▶ _PROVIDED ENTRIES_:
========
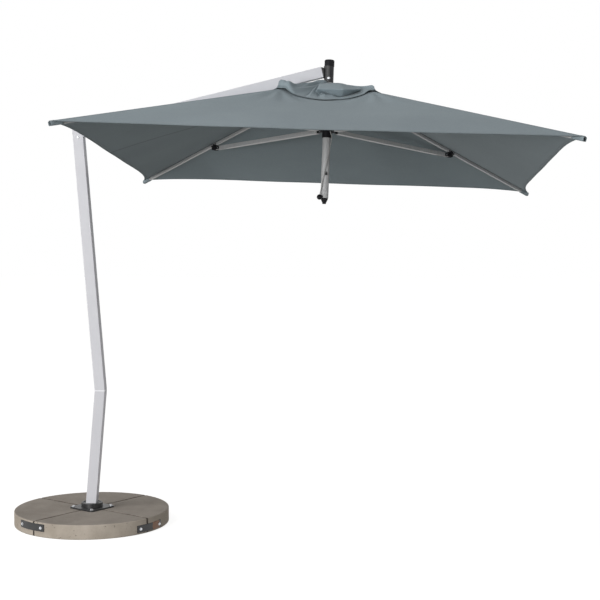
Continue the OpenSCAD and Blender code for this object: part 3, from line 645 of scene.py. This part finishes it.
========
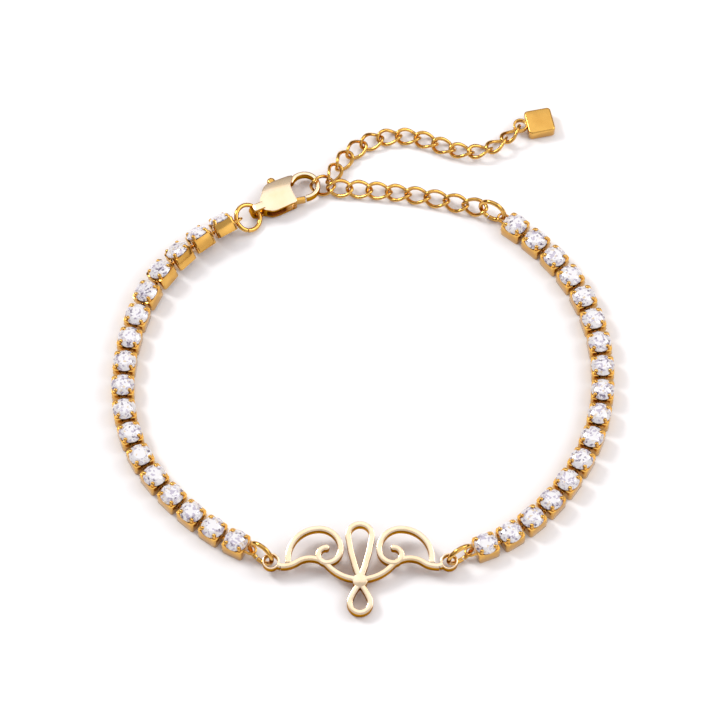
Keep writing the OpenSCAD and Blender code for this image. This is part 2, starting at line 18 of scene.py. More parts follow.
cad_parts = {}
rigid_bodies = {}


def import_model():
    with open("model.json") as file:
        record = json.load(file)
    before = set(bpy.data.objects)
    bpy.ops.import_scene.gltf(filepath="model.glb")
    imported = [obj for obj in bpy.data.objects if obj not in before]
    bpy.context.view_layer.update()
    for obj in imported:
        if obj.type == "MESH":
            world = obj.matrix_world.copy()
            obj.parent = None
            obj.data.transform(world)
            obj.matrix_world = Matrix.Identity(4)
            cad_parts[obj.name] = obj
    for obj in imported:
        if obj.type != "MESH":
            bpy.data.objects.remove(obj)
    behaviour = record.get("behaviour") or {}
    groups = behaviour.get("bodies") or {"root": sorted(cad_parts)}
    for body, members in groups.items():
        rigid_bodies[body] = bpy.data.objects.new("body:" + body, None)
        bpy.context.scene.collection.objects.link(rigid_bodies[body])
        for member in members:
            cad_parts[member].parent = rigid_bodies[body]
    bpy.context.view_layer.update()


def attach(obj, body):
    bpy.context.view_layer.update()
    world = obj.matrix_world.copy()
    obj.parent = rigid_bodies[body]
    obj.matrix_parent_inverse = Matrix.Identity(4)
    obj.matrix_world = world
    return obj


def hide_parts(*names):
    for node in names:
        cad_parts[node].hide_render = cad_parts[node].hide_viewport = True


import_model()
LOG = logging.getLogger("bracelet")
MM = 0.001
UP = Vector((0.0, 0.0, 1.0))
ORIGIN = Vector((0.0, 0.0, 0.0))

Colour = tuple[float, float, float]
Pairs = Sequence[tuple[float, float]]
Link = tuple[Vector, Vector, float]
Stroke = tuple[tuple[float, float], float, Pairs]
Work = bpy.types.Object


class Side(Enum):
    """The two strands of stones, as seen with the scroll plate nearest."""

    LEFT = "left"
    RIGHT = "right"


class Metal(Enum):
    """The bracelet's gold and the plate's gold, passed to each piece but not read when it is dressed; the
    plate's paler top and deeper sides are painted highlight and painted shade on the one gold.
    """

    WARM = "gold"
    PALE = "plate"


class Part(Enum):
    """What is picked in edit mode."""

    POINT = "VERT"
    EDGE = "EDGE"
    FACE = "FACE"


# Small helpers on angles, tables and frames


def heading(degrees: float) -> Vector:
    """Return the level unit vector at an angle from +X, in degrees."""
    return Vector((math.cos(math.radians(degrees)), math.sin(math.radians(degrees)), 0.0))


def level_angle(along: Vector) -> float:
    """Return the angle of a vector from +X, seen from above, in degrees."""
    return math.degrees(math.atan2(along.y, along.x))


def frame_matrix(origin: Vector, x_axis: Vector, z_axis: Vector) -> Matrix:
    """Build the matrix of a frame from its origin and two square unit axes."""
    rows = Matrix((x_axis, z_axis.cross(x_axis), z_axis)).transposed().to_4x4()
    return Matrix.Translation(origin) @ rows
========
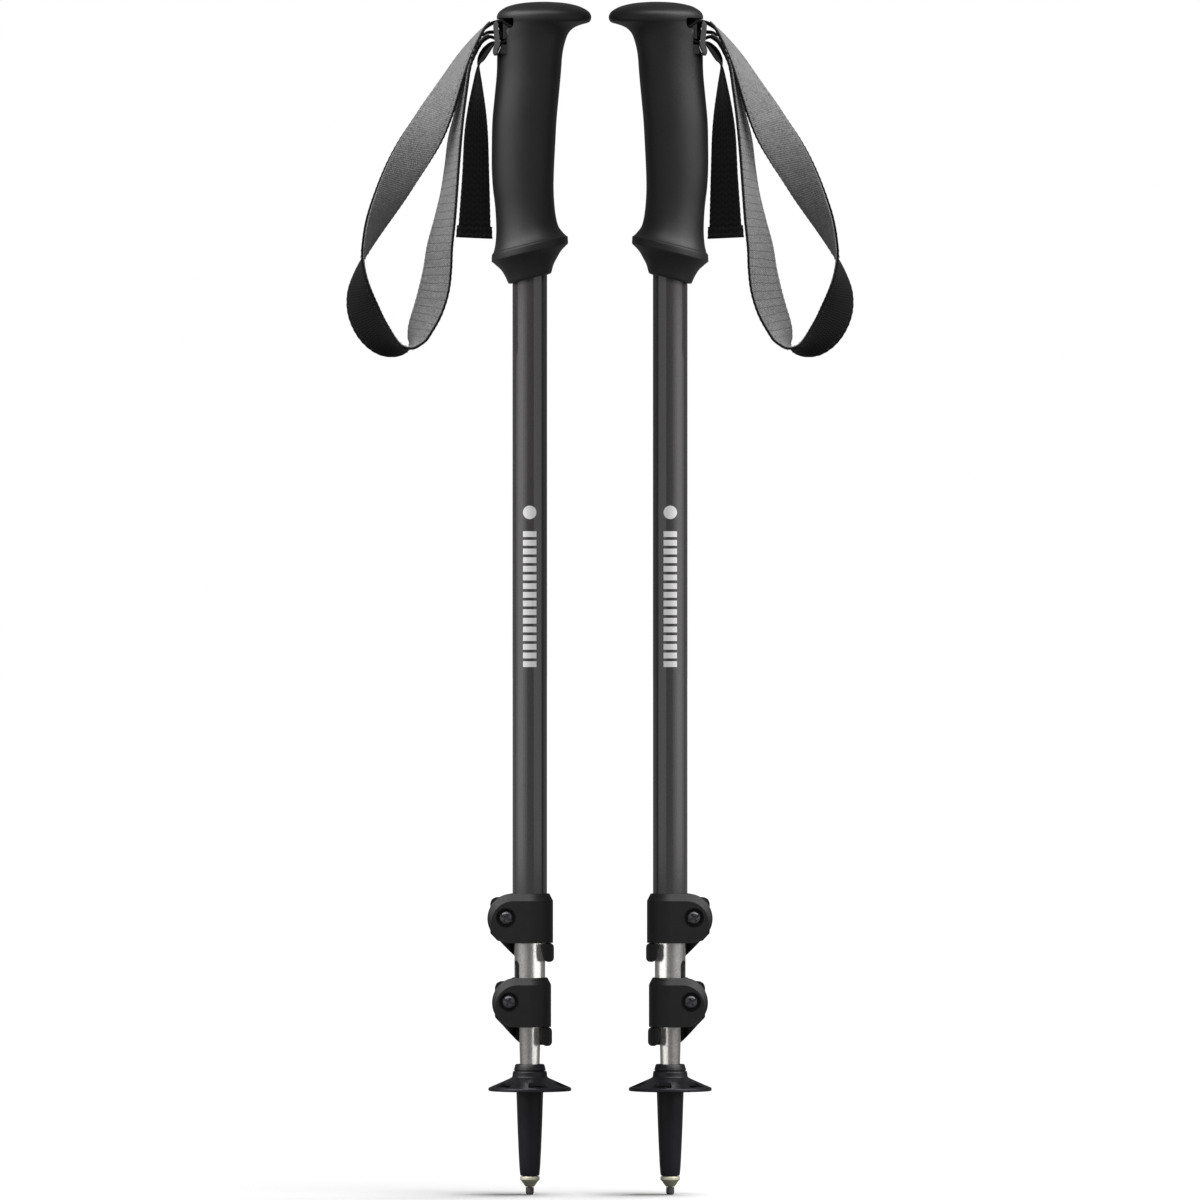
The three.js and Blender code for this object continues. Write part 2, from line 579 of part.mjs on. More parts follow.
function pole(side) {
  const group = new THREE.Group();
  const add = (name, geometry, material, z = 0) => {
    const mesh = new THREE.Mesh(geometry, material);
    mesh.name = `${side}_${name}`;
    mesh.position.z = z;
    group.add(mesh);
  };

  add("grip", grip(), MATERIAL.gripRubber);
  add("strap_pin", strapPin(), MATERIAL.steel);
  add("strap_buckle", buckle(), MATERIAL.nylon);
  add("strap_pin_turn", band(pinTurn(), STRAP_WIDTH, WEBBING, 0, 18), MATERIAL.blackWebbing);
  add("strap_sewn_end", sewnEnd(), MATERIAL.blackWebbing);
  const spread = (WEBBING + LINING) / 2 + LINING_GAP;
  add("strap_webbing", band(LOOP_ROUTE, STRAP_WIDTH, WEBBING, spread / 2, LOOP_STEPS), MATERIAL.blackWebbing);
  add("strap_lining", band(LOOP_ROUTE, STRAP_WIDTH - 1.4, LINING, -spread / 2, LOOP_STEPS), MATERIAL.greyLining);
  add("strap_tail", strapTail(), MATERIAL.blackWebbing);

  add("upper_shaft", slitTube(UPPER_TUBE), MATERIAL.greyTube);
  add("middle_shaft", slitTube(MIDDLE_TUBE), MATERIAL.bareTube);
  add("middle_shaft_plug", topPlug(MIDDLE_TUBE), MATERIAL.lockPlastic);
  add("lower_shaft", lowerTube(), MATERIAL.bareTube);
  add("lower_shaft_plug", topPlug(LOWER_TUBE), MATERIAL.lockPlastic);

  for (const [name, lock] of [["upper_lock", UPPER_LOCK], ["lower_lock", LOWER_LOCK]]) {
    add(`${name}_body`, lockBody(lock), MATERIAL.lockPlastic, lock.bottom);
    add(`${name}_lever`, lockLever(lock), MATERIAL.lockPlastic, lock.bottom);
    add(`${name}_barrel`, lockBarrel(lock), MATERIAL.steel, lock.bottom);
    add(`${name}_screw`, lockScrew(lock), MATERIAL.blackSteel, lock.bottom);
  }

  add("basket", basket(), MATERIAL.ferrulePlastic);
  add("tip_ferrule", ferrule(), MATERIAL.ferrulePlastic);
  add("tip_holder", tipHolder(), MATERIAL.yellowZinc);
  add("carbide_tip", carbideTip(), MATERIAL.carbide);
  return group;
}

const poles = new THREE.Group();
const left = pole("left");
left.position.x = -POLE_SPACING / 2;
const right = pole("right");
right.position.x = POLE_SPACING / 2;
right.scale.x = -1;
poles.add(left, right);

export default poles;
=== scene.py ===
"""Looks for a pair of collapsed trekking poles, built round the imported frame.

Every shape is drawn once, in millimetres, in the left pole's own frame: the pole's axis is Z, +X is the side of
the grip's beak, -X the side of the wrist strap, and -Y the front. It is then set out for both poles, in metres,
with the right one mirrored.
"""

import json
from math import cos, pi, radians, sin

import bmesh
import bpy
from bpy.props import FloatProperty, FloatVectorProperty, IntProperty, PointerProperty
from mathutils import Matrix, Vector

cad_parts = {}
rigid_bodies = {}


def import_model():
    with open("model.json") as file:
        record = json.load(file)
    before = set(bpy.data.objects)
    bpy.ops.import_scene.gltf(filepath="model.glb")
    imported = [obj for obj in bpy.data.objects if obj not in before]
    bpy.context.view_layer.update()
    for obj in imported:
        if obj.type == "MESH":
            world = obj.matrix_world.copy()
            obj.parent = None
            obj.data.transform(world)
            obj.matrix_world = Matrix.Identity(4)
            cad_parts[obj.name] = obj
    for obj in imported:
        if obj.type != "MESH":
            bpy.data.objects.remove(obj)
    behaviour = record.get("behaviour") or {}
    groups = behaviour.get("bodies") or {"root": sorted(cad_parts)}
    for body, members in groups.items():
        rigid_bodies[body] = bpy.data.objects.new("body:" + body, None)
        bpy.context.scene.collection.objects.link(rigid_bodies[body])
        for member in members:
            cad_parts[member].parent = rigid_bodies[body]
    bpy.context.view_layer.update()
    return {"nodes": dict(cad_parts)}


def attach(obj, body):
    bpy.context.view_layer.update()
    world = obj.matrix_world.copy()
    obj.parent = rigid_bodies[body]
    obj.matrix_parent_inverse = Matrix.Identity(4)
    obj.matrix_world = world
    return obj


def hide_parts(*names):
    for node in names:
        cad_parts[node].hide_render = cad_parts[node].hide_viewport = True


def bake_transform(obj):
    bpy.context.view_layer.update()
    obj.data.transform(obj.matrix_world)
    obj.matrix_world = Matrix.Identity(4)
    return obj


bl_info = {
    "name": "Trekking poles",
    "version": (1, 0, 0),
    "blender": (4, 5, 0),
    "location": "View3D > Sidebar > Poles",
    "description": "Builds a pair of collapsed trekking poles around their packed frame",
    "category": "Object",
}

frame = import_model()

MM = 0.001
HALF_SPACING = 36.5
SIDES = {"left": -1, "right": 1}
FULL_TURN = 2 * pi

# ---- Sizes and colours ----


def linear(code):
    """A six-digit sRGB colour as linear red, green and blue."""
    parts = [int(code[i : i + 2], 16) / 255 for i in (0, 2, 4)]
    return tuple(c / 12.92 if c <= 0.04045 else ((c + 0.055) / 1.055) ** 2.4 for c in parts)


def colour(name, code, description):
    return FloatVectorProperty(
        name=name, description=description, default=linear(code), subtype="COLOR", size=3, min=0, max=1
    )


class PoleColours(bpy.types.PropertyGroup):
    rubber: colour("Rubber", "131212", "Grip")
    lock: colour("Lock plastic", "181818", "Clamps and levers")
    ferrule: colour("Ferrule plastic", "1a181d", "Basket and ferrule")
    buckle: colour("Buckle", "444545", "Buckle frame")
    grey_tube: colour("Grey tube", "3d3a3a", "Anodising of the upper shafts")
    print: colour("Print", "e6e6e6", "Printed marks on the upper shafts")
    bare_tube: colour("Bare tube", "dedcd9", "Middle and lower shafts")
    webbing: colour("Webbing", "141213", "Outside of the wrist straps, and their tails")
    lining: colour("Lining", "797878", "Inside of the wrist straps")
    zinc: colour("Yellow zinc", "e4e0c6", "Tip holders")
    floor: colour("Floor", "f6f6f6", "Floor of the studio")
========
▶ _DIRECTIONS FOR THIS TASK_: Transcribe precisely the lines between the one that contains "The three.js and" and the one that contains "the imported frame.", counting those two lines as part of the range.

▶ _THE REPLY_:
The three.js and Blender code for this object continues. Write part 2, from line 579 of part.mjs on. More parts follow.
function pole(side) {
  const group = new THREE.Group();
  const add = (name, geometry, material, z = 0) => {
    const mesh = new THREE.Mesh(geometry, material);
    mesh.name = `${side}_${name}`;
    mesh.position.z = z;
    group.add(mesh);
  };

  add("grip", grip(), MATERIAL.gripRubber);
  add("strap_pin", strapPin(), MATERIAL.steel);
  add("strap_buckle", buckle(), MATERIAL.nylon);
  add("strap_pin_turn", band(pinTurn(), STRAP_WIDTH, WEBBING, 0, 18), MATERIAL.blackWebbing);
  add("strap_sewn_end", sewnEnd(), MATERIAL.blackWebbing);
  const spread = (WEBBING + LINING) / 2 + LINING_GAP;
  add("strap_webbing", band(LOOP_ROUTE, STRAP_WIDTH, WEBBING, spread / 2, LOOP_STEPS), MATERIAL.blackWebbing);
  add("strap_lining", band(LOOP_ROUTE, STRAP_WIDTH - 1.4, LINING, -spread / 2, LOOP_STEPS), MATERIAL.greyLining);
  add("strap_tail", strapTail(), MATERIAL.blackWebbing);

  add("upper_shaft", slitTube(UPPER_TUBE), MATERIAL.greyTube);
  add("middle_shaft", slitTube(MIDDLE_TUBE), MATERIAL.bareTube);
  add("middle_shaft_plug", topPlug(MIDDLE_TUBE), MATERIAL.lockPlastic);
  add("lower_shaft", lowerTube(), MATERIAL.bareTube);
  add("lower_shaft_plug", topPlug(LOWER_TUBE), MATERIAL.lockPlastic);

  for (const [name, lock] of [["upper_lock", UPPER_LOCK], ["lower_lock", LOWER_LOCK]]) {
    add(`${name}_body`, lockBody(lock), MATERIAL.lockPlastic, lock.bottom);
    add(`${name}_lever`, lockLever(lock), MATERIAL.lockPlastic, lock.bottom);
    add(`${name}_barrel`, lockBarrel(lock), MATERIAL.steel, lock.bottom);
    add(`${name}_screw`, lockScrew(lock), MATERIAL.blackSteel, lock.bottom);
  }

  add("basket", basket(), MATERIAL.ferrulePlastic);
  add("tip_ferrule", ferrule(), MATERIAL.ferrulePlastic);
  add("tip_holder", tipHolder(), MATERIAL.yellowZinc);
  add("carbide_tip", carbideTip(), MATERIAL.carbide);
  return group;
}

const poles = new THREE.Group();
const left = pole("left");
left.position.x = -POLE_SPACING / 2;
const right = pole("right");
right.position.x = POLE_SPACING / 2;
right.scale.x = -1;
poles.add(left, right);

export default poles;
=== scene.py ===
"""Looks for a pair of collapsed trekking poles, built round the imported frame.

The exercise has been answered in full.